I Exist. I am Enough. I am Worthy.

Over the past year or so I’ve been pretty good with being kind to myself. I finally feel like I have begun to accept myself and my body for what it is without wielding a sense of self-hatred or dislike of what I see in the mirror. I seem to constantly be the person that reminds others not to chastise themselves for eating ‘too much’ or ‘putting on too much weight’. I try my best to not speak about physical appearance to friends and family and not comment on anything relating to fluctuations around weight gain or loss; either negative or purportedly positive. All in all I’m at a good place when it comes to accepting myself as I am now. However this all seemed to go completely out of the window when I added in the equation of the opposite sex and this persons perception of me. It made me wonder how all the hard work I had done up to this point seemingly dissipated in the blink of an eye.

To explain this further, I have to go into the details of this encounter. See I recently met up with someone who I hadn’t seen for a while, about a year now. The last time I’d encountered this person I was in the depths of my delusion and lost within a debilitating illness. I was the skinniest I had ever been and drunk on the unhealthy compliments that were consistently coming my way. My brain was consumed by the inner critic which my bulimia had hijacked that told me that nothing else mattered except my thinness; that I was only worthy as a human being in this state.

Cut to myself a year later, I am in recovery. I am healthy of mind and body and more importantly I’m happy. But I’m not that same person visually. I look different, I know so because people have told me so directly to my face. They have asked me what kind of food I’ve been eating of late because I seem to be indulging more than before. They have identified that I am bulkier than before and ask me unashamedly what’s happened and why I’d lost my ‘discipline’.

As I prepared to once again see this person these thoughts were the only thing that consumed my mind. I considered not going, ghosting because maybe it was better that he remembered me as I was before. I couldn’t stop thinking that there was no way he would be attracted to me now because those 5kgs determined my worth. They were linked to my attractiveness, they were all I had to offer. My mind swirled with self doubt and that nagging inner voice who told me I was no longer enough seemed to be screaming in my head and drowning out any other chatter.
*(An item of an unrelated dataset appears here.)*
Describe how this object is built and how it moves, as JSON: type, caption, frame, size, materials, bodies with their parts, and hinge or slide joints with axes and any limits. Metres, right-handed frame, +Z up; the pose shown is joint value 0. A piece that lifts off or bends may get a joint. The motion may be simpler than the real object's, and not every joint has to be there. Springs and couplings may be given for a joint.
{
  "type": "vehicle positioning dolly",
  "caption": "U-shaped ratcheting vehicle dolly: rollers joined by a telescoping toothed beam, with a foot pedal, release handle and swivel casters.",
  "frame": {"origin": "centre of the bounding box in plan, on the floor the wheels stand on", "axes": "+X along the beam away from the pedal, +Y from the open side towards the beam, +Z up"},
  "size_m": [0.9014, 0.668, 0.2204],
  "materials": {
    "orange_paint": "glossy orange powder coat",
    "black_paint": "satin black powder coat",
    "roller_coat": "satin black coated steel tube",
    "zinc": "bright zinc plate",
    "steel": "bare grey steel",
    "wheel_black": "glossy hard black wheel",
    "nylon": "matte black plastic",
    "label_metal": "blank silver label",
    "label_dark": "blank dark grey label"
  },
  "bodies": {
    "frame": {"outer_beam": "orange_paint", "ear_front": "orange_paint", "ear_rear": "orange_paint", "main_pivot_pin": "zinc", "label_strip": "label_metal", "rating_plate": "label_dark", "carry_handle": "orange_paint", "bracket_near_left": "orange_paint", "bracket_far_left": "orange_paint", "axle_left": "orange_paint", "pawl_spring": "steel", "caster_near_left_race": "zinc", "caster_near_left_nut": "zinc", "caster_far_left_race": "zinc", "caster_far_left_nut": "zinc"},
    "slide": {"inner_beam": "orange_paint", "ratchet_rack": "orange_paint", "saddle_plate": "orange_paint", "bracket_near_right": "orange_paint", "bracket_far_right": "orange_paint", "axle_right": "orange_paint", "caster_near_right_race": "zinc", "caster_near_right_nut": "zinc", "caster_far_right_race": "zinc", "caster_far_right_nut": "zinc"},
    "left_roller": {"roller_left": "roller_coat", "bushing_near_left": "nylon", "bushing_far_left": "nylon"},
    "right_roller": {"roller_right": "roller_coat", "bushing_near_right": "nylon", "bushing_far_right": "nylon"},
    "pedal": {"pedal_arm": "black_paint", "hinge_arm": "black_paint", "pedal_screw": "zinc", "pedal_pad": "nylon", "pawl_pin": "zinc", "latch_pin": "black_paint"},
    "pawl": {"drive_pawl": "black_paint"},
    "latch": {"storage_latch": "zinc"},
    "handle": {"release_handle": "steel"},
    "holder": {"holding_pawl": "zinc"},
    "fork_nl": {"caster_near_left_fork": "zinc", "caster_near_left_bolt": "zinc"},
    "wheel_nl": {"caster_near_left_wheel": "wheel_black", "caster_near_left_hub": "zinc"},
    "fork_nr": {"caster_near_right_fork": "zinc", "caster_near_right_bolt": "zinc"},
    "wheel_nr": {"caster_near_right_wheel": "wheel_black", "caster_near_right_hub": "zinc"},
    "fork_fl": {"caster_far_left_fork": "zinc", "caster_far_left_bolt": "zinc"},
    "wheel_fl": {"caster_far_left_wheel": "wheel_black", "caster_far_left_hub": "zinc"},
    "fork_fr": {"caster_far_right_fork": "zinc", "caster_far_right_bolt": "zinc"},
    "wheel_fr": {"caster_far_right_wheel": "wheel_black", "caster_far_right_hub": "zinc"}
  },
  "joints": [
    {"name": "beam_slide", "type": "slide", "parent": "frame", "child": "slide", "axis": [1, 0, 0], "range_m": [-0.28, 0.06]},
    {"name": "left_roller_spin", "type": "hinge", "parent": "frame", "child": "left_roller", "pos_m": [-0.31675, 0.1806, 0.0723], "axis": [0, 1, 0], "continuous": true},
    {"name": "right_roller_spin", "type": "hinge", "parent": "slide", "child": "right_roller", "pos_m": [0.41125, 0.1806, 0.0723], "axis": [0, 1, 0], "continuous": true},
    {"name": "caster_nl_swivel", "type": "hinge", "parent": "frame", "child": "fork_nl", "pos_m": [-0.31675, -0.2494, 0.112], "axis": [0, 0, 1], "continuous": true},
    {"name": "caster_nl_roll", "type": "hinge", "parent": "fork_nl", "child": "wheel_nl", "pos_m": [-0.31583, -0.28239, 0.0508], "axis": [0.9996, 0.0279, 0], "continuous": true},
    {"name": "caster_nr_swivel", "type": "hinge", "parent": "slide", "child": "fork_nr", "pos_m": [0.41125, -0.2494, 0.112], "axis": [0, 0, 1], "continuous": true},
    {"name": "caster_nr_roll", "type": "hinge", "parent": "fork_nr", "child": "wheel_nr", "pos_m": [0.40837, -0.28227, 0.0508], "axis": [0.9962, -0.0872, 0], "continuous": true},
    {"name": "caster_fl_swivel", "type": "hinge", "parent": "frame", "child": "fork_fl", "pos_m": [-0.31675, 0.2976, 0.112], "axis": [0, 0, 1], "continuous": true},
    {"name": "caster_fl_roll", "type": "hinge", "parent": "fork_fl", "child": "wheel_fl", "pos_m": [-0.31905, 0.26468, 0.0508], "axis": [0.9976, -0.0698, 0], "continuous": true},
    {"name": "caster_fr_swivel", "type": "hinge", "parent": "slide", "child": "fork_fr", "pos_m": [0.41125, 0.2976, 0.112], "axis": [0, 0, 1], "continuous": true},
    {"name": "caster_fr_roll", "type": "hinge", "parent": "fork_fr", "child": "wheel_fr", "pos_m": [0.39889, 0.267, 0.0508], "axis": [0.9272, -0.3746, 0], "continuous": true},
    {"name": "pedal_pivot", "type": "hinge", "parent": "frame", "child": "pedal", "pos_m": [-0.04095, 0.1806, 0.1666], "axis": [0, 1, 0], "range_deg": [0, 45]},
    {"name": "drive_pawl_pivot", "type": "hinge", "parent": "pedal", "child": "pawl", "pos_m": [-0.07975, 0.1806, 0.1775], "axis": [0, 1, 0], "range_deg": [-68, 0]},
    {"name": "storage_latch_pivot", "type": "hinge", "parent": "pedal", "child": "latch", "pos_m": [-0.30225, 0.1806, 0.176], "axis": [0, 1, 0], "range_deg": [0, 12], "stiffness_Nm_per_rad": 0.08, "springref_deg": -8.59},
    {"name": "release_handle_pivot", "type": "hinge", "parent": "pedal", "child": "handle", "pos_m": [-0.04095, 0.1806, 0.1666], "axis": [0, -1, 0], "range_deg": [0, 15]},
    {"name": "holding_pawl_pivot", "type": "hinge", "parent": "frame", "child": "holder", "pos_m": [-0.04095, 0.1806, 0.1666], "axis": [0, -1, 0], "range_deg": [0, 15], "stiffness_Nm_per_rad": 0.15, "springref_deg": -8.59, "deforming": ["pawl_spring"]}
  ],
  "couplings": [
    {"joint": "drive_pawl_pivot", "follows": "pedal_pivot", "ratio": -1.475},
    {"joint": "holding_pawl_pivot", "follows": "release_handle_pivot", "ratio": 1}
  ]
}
In the end I managed to still go, to meet up with this person. But the self doubt seemed to have embedded itself in the rhetoric of who I was and what I had to offer at that time. Afterwards when the natural course of our interactions tended to dip I wondered if it was because he realised that he wasn’t getting what he thought. As if I was worth nothing more than my appearance. As if I was nothing as a human being without the tag of being skinny. It took speaking this out loud to a friend for me to realise how distorted my thinking had become in such a short amount of time.

I slowly came to realise that all of the work I have done around loving myself for who I am almost came unstuck because of my perceptions of another person’s thinking. I have no idea of whether or not he assumed any of these things. But if he did, surely that would say more about him than it would about me. I am worth so much more than what reads beneath my feet on the scales. My self confidence is based around self acceptance, it rests within who I know I am as a person, the way that I love freely and practice kindness to all. It is rooted within my passion for life, for my work, for my writing. There are so many things that make up who I am as individual. I know deep within my soul that I am enough, that I am worthy. But for one short instant I doubted myself so innately that I lost sight of everything else.

What I know is that life is a journey of constant learning. Just when I thought that I had overcome all of my demons and embraced true body confidence a stumbling block emerged which shifted me completely off balance. But this is the beauty of life; understanding that we are never done with our journeys, that there is always some way of building our resilience and ensuring continuous self-growth.

I write so much about body positivity and I genuinely mean all the words I pen and the proclamations I voice. But I, just like everyone else sometimes doubt and doubt quite deeply. In these moments I am lucky enough to be surrounded by those who can see through the darkness I have unwittingly projected for myself. They ground me and bring me back to the truth. That one’s worth is to be inherently found within themselves. That searching for validation amongst others is hollow and untrue. They remind me that I do love myself and believe myself worthy. I just get distracted in the external chatter sometimes.